(Object modeling scripts)
----
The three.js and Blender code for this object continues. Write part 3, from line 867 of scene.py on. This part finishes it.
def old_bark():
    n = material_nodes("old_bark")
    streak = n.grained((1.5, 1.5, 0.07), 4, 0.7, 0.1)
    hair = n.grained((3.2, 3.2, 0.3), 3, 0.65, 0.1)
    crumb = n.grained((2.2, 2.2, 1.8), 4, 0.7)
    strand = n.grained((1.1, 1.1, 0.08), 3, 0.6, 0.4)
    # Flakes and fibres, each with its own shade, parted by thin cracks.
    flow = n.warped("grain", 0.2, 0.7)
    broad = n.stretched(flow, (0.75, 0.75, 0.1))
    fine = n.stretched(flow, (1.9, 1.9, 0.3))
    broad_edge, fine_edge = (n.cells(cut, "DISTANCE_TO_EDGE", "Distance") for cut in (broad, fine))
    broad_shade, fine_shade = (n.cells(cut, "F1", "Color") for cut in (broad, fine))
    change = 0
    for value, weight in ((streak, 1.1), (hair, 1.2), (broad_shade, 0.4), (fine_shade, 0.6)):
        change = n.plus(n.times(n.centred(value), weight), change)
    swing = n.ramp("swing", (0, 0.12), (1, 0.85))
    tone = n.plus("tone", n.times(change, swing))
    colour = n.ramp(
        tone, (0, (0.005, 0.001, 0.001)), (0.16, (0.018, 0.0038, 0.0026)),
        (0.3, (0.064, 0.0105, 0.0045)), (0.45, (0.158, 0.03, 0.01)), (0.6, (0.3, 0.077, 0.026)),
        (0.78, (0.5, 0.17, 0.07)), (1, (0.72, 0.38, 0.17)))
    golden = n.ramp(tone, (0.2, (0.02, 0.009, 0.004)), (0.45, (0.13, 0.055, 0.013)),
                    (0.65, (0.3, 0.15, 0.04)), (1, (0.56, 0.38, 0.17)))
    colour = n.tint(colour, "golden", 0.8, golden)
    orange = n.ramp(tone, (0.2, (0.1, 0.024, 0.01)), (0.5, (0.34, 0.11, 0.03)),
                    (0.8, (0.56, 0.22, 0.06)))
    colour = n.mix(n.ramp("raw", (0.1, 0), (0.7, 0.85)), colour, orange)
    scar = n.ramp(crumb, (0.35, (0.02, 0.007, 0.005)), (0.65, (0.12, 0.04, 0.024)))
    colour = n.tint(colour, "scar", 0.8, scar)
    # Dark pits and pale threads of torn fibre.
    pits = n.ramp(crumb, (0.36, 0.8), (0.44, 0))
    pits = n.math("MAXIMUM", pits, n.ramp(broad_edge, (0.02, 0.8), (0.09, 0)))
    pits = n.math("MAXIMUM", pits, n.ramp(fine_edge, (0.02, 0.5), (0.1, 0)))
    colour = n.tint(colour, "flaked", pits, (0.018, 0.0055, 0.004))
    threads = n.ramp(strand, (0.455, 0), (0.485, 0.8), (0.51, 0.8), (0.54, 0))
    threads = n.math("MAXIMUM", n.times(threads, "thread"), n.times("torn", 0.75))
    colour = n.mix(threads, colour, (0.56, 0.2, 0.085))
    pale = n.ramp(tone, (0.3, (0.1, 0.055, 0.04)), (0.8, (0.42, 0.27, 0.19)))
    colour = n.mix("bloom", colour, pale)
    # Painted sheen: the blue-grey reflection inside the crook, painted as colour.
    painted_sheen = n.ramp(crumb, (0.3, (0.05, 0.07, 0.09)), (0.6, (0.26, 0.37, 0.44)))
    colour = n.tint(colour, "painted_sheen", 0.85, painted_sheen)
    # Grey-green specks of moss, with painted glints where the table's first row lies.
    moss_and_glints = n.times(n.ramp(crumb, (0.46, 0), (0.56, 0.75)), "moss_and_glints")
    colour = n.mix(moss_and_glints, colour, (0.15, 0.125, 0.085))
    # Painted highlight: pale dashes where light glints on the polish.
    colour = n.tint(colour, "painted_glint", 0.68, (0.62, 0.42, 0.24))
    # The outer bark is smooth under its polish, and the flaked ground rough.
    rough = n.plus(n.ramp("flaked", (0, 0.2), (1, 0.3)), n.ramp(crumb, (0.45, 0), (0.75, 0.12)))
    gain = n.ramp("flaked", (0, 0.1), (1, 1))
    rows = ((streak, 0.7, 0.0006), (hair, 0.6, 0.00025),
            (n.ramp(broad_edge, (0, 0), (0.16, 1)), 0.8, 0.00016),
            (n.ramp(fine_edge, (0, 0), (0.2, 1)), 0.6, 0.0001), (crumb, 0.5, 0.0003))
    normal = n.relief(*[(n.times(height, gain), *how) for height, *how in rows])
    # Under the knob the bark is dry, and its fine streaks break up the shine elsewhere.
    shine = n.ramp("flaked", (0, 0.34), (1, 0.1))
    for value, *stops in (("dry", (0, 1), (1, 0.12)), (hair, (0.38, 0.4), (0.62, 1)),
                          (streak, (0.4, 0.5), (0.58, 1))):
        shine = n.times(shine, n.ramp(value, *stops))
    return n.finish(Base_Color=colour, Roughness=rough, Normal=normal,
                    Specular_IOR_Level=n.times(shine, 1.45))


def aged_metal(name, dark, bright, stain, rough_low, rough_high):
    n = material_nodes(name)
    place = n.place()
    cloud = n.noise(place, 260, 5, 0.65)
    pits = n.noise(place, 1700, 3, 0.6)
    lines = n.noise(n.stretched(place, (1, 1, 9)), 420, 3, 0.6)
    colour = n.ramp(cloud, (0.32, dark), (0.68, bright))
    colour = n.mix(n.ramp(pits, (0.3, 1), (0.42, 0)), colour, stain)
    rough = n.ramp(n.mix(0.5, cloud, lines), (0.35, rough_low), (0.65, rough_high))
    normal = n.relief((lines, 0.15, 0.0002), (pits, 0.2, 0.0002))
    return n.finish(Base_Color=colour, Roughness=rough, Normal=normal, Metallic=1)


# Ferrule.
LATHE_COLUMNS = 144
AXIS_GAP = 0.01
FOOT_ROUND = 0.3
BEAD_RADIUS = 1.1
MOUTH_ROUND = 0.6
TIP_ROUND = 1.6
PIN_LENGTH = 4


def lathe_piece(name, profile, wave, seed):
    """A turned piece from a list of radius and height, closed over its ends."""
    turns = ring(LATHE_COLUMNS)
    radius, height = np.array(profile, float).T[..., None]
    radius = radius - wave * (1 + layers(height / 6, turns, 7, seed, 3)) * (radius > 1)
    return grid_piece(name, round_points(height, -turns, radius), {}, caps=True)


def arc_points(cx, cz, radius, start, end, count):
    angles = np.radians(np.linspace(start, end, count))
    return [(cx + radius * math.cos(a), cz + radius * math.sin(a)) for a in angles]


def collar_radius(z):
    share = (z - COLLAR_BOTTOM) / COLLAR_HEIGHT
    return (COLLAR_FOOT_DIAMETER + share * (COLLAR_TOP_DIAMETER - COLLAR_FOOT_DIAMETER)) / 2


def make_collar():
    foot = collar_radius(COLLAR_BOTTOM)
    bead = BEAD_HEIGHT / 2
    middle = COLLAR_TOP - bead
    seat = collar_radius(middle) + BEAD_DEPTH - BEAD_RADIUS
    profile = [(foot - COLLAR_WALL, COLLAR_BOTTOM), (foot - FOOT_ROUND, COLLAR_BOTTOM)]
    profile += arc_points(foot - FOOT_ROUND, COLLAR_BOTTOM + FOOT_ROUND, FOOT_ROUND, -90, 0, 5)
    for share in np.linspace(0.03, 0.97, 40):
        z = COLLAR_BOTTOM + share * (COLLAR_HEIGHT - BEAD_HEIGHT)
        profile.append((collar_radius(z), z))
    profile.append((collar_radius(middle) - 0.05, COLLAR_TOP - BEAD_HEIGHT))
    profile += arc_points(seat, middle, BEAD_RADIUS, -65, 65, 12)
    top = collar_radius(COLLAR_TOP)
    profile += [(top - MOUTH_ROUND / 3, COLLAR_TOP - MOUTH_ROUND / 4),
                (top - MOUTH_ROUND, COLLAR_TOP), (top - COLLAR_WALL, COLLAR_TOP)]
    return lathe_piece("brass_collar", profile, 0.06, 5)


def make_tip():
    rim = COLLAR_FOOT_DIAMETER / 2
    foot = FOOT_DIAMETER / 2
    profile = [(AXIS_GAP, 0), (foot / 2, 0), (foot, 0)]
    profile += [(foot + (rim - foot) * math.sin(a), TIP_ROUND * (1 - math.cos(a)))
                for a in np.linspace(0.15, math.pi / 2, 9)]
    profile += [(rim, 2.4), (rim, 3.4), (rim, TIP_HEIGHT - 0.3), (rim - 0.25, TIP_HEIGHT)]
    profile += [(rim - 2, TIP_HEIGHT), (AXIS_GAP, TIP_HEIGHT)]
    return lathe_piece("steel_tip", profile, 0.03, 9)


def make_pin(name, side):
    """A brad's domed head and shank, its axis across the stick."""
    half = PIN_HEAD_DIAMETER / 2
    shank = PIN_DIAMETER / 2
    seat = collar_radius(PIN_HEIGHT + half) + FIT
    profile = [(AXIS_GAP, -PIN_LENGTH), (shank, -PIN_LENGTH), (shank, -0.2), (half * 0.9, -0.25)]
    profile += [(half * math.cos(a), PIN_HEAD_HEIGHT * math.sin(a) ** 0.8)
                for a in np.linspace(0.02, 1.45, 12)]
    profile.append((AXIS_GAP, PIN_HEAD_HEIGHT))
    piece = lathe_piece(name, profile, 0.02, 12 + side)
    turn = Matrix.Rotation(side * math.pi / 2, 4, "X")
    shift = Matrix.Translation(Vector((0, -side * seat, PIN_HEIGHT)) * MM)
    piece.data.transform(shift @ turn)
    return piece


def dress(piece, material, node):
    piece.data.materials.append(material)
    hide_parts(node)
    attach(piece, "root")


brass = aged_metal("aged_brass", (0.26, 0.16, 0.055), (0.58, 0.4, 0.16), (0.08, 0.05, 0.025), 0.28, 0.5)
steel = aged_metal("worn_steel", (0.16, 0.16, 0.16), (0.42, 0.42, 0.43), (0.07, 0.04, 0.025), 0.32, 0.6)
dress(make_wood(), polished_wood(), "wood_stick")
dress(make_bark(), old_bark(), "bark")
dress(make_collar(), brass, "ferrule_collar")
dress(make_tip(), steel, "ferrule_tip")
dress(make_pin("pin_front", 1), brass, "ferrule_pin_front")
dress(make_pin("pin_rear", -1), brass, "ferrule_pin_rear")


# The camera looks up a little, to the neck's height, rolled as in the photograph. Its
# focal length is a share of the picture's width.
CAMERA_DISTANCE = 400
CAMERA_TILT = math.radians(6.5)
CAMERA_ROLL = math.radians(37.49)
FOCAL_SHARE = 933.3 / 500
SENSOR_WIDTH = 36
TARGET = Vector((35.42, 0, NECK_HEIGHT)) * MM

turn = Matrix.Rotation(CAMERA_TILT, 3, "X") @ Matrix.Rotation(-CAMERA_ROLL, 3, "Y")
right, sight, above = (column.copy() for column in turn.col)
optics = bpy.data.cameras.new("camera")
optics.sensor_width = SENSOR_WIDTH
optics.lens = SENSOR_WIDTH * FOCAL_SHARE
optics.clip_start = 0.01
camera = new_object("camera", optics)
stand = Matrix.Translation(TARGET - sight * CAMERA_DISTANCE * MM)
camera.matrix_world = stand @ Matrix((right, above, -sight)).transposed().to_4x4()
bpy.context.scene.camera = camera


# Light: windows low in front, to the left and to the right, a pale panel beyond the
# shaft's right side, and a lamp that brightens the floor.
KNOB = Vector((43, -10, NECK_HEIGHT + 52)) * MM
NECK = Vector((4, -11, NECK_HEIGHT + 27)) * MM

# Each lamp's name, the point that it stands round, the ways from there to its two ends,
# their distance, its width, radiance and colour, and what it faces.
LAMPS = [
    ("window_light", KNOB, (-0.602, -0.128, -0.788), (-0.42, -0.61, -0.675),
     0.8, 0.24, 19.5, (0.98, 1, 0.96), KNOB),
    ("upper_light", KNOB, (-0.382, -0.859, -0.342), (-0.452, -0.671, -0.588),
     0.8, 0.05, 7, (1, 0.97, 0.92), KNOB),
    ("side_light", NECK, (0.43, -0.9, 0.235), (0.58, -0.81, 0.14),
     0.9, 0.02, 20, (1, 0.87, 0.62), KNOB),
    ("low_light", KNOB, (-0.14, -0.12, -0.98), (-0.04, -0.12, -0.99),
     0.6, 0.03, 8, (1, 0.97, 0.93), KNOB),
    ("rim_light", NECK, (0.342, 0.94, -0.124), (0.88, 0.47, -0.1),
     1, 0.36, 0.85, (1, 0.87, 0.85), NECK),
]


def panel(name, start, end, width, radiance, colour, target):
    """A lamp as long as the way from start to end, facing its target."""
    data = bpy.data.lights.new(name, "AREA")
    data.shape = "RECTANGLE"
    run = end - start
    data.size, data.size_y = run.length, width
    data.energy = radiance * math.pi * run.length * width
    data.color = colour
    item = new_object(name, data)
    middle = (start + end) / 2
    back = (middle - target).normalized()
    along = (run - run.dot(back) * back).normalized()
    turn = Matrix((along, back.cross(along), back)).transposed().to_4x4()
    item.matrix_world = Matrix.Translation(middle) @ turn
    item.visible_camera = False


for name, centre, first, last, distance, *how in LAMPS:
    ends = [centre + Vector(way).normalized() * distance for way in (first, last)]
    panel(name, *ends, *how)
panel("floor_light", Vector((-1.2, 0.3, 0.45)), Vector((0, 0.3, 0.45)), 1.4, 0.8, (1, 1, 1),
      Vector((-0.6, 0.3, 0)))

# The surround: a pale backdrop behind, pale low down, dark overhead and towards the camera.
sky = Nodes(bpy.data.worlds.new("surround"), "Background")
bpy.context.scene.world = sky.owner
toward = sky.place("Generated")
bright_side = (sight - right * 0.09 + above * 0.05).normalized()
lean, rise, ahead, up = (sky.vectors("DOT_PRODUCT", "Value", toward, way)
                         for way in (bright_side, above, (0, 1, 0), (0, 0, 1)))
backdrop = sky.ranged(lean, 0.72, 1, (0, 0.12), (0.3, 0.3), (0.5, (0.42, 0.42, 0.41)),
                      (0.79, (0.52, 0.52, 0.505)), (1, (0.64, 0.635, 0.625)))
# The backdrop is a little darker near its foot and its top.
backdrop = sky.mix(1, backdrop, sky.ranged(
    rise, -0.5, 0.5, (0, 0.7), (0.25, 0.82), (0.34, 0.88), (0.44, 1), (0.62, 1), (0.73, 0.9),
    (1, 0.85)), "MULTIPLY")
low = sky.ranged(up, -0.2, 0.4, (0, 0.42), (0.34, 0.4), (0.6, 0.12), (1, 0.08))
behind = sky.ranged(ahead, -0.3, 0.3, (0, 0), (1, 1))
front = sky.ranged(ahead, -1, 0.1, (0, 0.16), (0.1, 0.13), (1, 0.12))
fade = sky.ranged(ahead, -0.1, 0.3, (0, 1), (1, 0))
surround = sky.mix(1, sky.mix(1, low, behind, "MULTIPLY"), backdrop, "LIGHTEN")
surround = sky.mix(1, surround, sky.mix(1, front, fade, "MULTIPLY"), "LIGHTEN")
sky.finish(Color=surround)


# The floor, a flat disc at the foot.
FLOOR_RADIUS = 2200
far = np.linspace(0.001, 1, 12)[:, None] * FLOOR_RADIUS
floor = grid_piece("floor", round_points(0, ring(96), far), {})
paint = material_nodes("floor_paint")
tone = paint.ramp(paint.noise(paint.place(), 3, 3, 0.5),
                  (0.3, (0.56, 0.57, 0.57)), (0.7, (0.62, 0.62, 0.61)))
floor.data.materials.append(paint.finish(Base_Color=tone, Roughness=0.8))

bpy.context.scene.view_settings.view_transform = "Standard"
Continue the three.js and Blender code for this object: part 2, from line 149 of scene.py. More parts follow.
----
Only the lines from the one containing "hide_parts(node)" through the one containing "NECK = Vector((4, -11, NECK_HEIGHT" are to be retyped, both boundary lines included, with no other material.

    hide_parts(node)
    attach(piece, "root")


brass = aged_metal("aged_brass", (0.26, 0.16, 0.055), (0.58, 0.4, 0.16), (0.08, 0.05, 0.025), 0.28, 0.5)
steel = aged_metal("worn_steel", (0.16, 0.16, 0.16), (0.42, 0.42, 0.43), (0.07, 0.04, 0.025), 0.32, 0.6)
dress(make_wood(), polished_wood(), "wood_stick")
dress(make_bark(), old_bark(), "bark")
dress(make_collar(), brass, "ferrule_collar")
dress(make_tip(), steel, "ferrule_tip")
dress(make_pin("pin_front", 1), brass, "ferrule_pin_front")
dress(make_pin("pin_rear", -1), brass, "ferrule_pin_rear")


# The camera looks up a little, to the neck's height, rolled as in the photograph. Its
# focal length is a share of the picture's width.
CAMERA_DISTANCE = 400
CAMERA_TILT = math.radians(6.5)
CAMERA_ROLL = math.radians(37.49)
FOCAL_SHARE = 933.3 / 500
SENSOR_WIDTH = 36
TARGET = Vector((35.42, 0, NECK_HEIGHT)) * MM

turn = Matrix.Rotation(CAMERA_TILT, 3, "X") @ Matrix.Rotation(-CAMERA_ROLL, 3, "Y")
right, sight, above = (column.copy() for column in turn.col)
optics = bpy.data.cameras.new("camera")
optics.sensor_width = SENSOR_WIDTH
optics.lens = SENSOR_WIDTH * FOCAL_SHARE
optics.clip_start = 0.01
camera = new_object("camera", optics)
stand = Matrix.Translation(TARGET - sight * CAMERA_DISTANCE * MM)
camera.matrix_world = stand @ Matrix((right, above, -sight)).transposed().to_4x4()
bpy.context.scene.camera = camera


# Light: windows low in front, to the left and to the right, a pale panel beyond the
# shaft's right side, and a lamp that brightens the floor.
KNOB = Vector((43, -10, NECK_HEIGHT + 52)) * MM
NECK = Vector((4, -11, NECK_HEIGHT + 27)) * MM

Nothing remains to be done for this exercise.